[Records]
——————

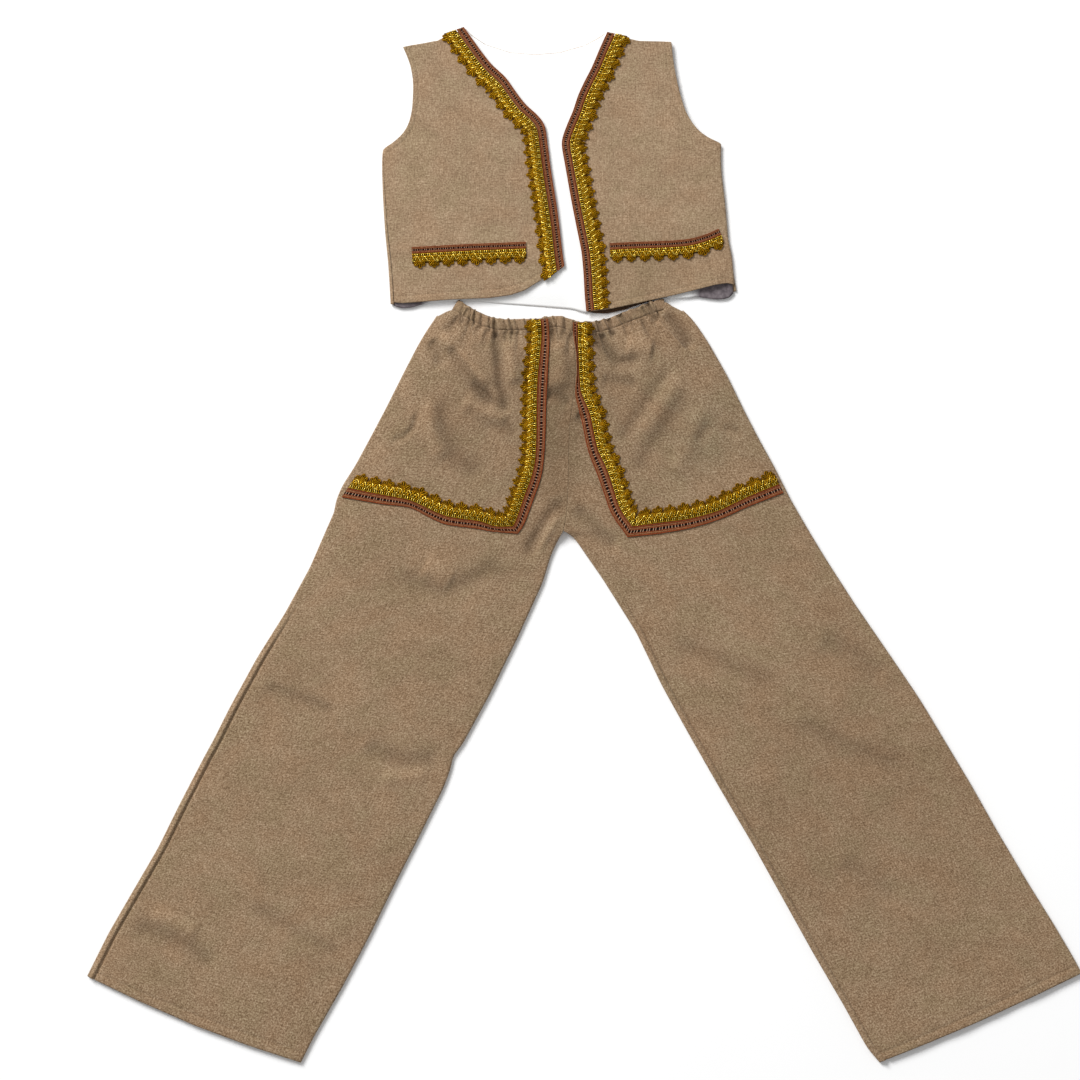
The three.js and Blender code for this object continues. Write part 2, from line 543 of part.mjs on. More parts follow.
function vestFront(side) {
  const rows = vestRows(side);
  const [hem, shoulder] = side === 'right'
    ? [RIGHT_HEM_BOW, RIGHT_SHOULDER_BOW] : [LEFT_HEM_BOW, LEFT_SHOULDER_BOW];
  const length = rows.at(-1).along;
  const bow = (u, x, row) => read(hem, u) * fade(row.along, 30) + read(shoulder, u) * fade(length - row.along, 20);
  const height = (row, x, y, u, fromSide, fromEdge) => {
    const lift = side === 'left' ? 2.6 * Math.exp(-(((x - 118) / 17) ** 2) - ((y - 236) / 12) ** 2) : 0;
    return 2 * FOLD + VEST_RISE * (1 - fade(fromSide, EDGE_SOFTNESS)) * (1 - fade(fromEdge, EDGE_SOFTNESS))
      + lift * smooth(0, 14, fromSide);
  };
  const places = [0, 0.5, ...between(1, rows.length - 1, rows.length - 2), rows.length - 1];
  return wallOf(places.map((v) => frontRow(rowAt(rows, v), evenly(9), height, bow)));
}

function vestBackRows() {
  const rows = VEST.map(([rsx, rsy, , , , , lsx, lsy], k) => {
    const [o, i] = k ? [[rsx, rsy], [lsx, lsy]] : BACK_HEM_ENDS;
    const open = k > ARMHOLE_ROW ? 1 : 0;
    return {
      o, i, fold: FOLD, wall: CLOTH, wrapO: 4.5 * (1 - smooth(0, ARMHOLE_ROW, k)), wrapI: 0, openO: open, openI: open,
    };
  });
  return withNormals(rows);
}

/** Follows the hem and the shoulder and neck line of the vest back. */
function backBow(rows) {
  const stray = (edge, row, u) => {
    const x = mix(row.o[0], row.i[0], u);
    return read(edge, x) - mix(row.o[1], row.i[1], u);
  };
  const length = rows.at(-1).along;
  return (u, x, row) => stray(BACK_HEM, rows[0], u) * fade(row.along, 20)
    + stray(BACK_TOP, rows.at(-1), u) * fade(length - row.along, 12);
}

/** Columns for a row of the vest back: as many as its hem or its neckline needs, and few between them. */
function backShares(rows, k) {
  const edge = (points, row) => points.slice(1, -1).map(([x]) => (x - row.o[0]) / (row.i[0] - row.o[0]));
  if (k === 0) return edge(BACK_HEM, rows[0]);
  if (k > rows.length - 5) return edge(BACK_TOP, rows.at(-1));
  return evenly(2);
}

function vestBack() {
  const rows = vestBackRows();
  const bow = backBow(rows);
  return wallOf(rows.map((row, k) => backRow(row, backShares(rows, k), bow)));
}

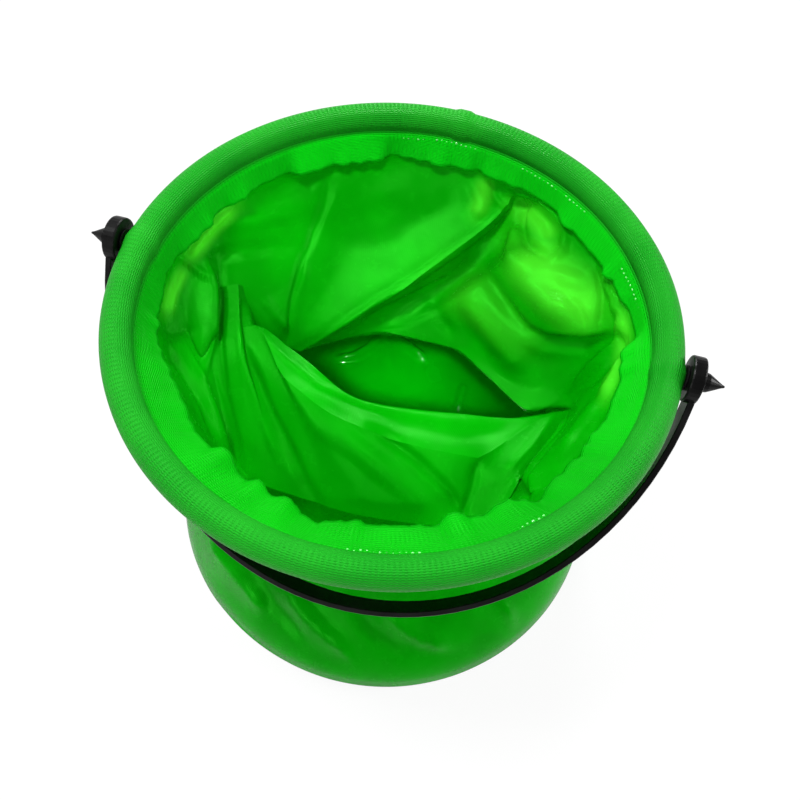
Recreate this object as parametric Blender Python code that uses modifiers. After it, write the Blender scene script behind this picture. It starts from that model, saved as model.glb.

——————

Reproduce every record above exactly as it appears.

» **Right answer**
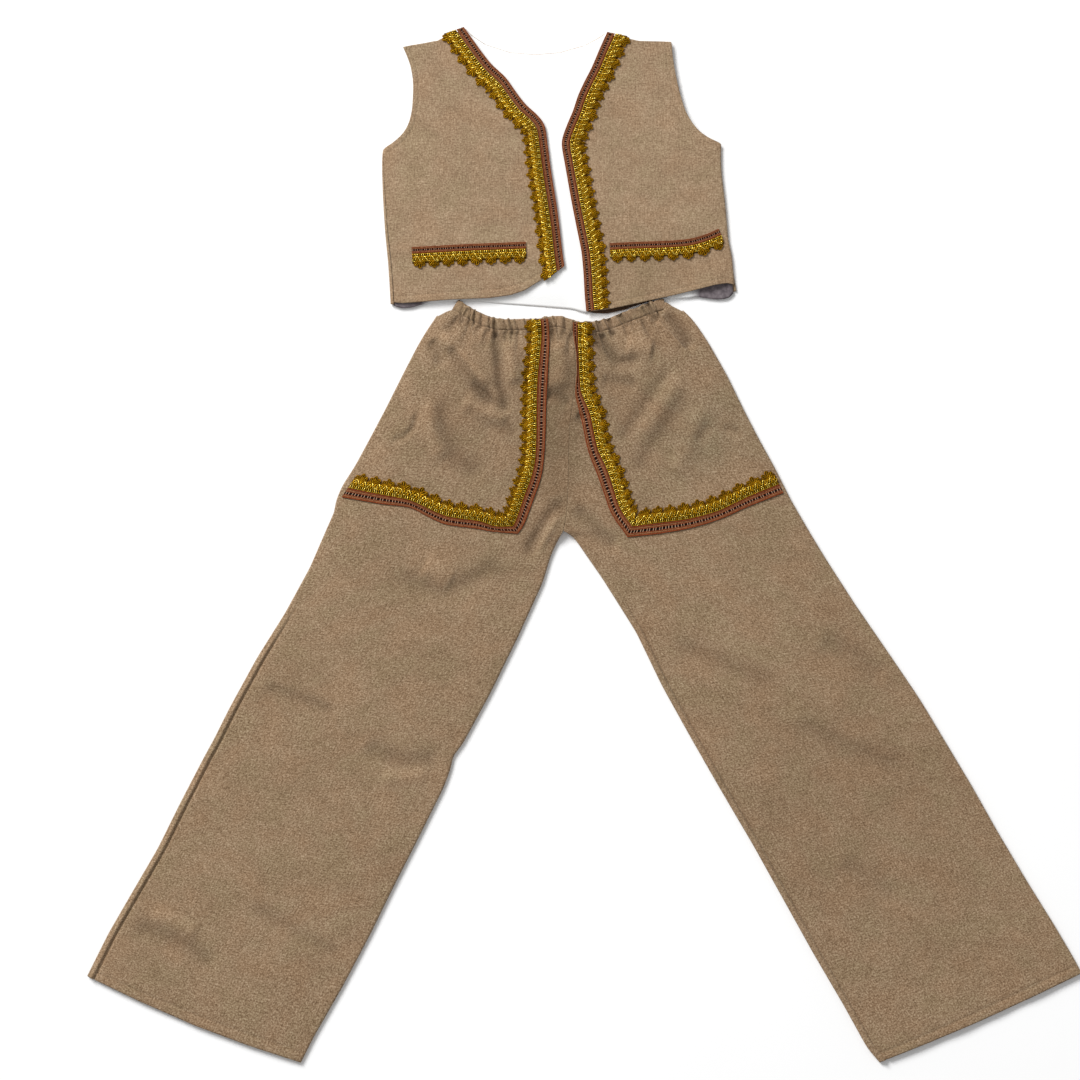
The three.js and Blender code for this object continues. Write part 2, from line 543 of part.mjs on. More parts follow.
function vestFront(side) {
  const rows = vestRows(side);
  const [hem, shoulder] = side === 'right'
    ? [RIGHT_HEM_BOW, RIGHT_SHOULDER_BOW] : [LEFT_HEM_BOW, LEFT_SHOULDER_BOW];
  const length = rows.at(-1).along;
  const bow = (u, x, row) => read(hem, u) * fade(row.along, 30) + read(shoulder, u) * fade(length - row.along, 20);
  const height = (row, x, y, u, fromSide, fromEdge) => {
    const lift = side === 'left' ? 2.6 * Math.exp(-(((x - 118) / 17) ** 2) - ((y - 236) / 12) ** 2) : 0;
    return 2 * FOLD + VEST_RISE * (1 - fade(fromSide, EDGE_SOFTNESS)) * (1 - fade(fromEdge, EDGE_SOFTNESS))
      + lift * smooth(0, 14, fromSide);
  };
  const places = [0, 0.5, ...between(1, rows.length - 1, rows.length - 2), rows.length - 1];
  return wallOf(places.map((v) => frontRow(rowAt(rows, v), evenly(9), height, bow)));
}

function vestBackRows() {
  const rows = VEST.map(([rsx, rsy, , , , , lsx, lsy], k) => {
    const [o, i] = k ? [[rsx, rsy], [lsx, lsy]] : BACK_HEM_ENDS;
    const open = k > ARMHOLE_ROW ? 1 : 0;
    return {
      o, i, fold: FOLD, wall: CLOTH, wrapO: 4.5 * (1 - smooth(0, ARMHOLE_ROW, k)), wrapI: 0, openO: open, openI: open,
    };
  });
  return withNormals(rows);
}

/** Follows the hem and the shoulder and neck line of the vest back. */
function backBow(rows) {
  const stray = (edge, row, u) => {
    const x = mix(row.o[0], row.i[0], u);
    return read(edge, x) - mix(row.o[1], row.i[1], u);
  };
  const length = rows.at(-1).along;
  return (u, x, row) => stray(BACK_HEM, rows[0], u) * fade(row.along, 20)
    + stray(BACK_TOP, rows.at(-1), u) * fade(length - row.along, 12);
}

/** Columns for a row of the vest back: as many as its hem or its neckline needs, and few between them. */
function backShares(rows, k) {
  const edge = (points, row) => points.slice(1, -1).map(([x]) => (x - row.o[0]) / (row.i[0] - row.o[0]));
  if (k === 0) return edge(BACK_HEM, rows[0]);
  if (k > rows.length - 5) return edge(BACK_TOP, rows.at(-1));
  return evenly(2);
}

function vestBack() {
  const rows = vestBackRows();
  const bow = backBow(rows);
  return wallOf(rows.map((row, k) => backRow(row, backShares(rows, k), bow)));
}

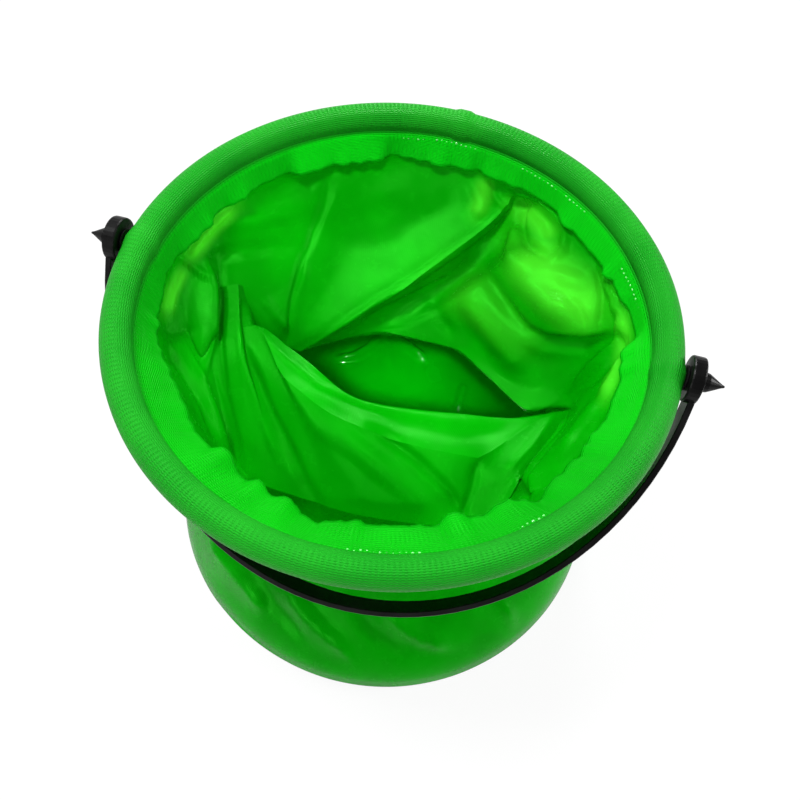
Recreate this object as parametric Blender Python code that uses modifiers. After it, write the Blender scene script behind this picture. It starts from that model, saved as model.glb.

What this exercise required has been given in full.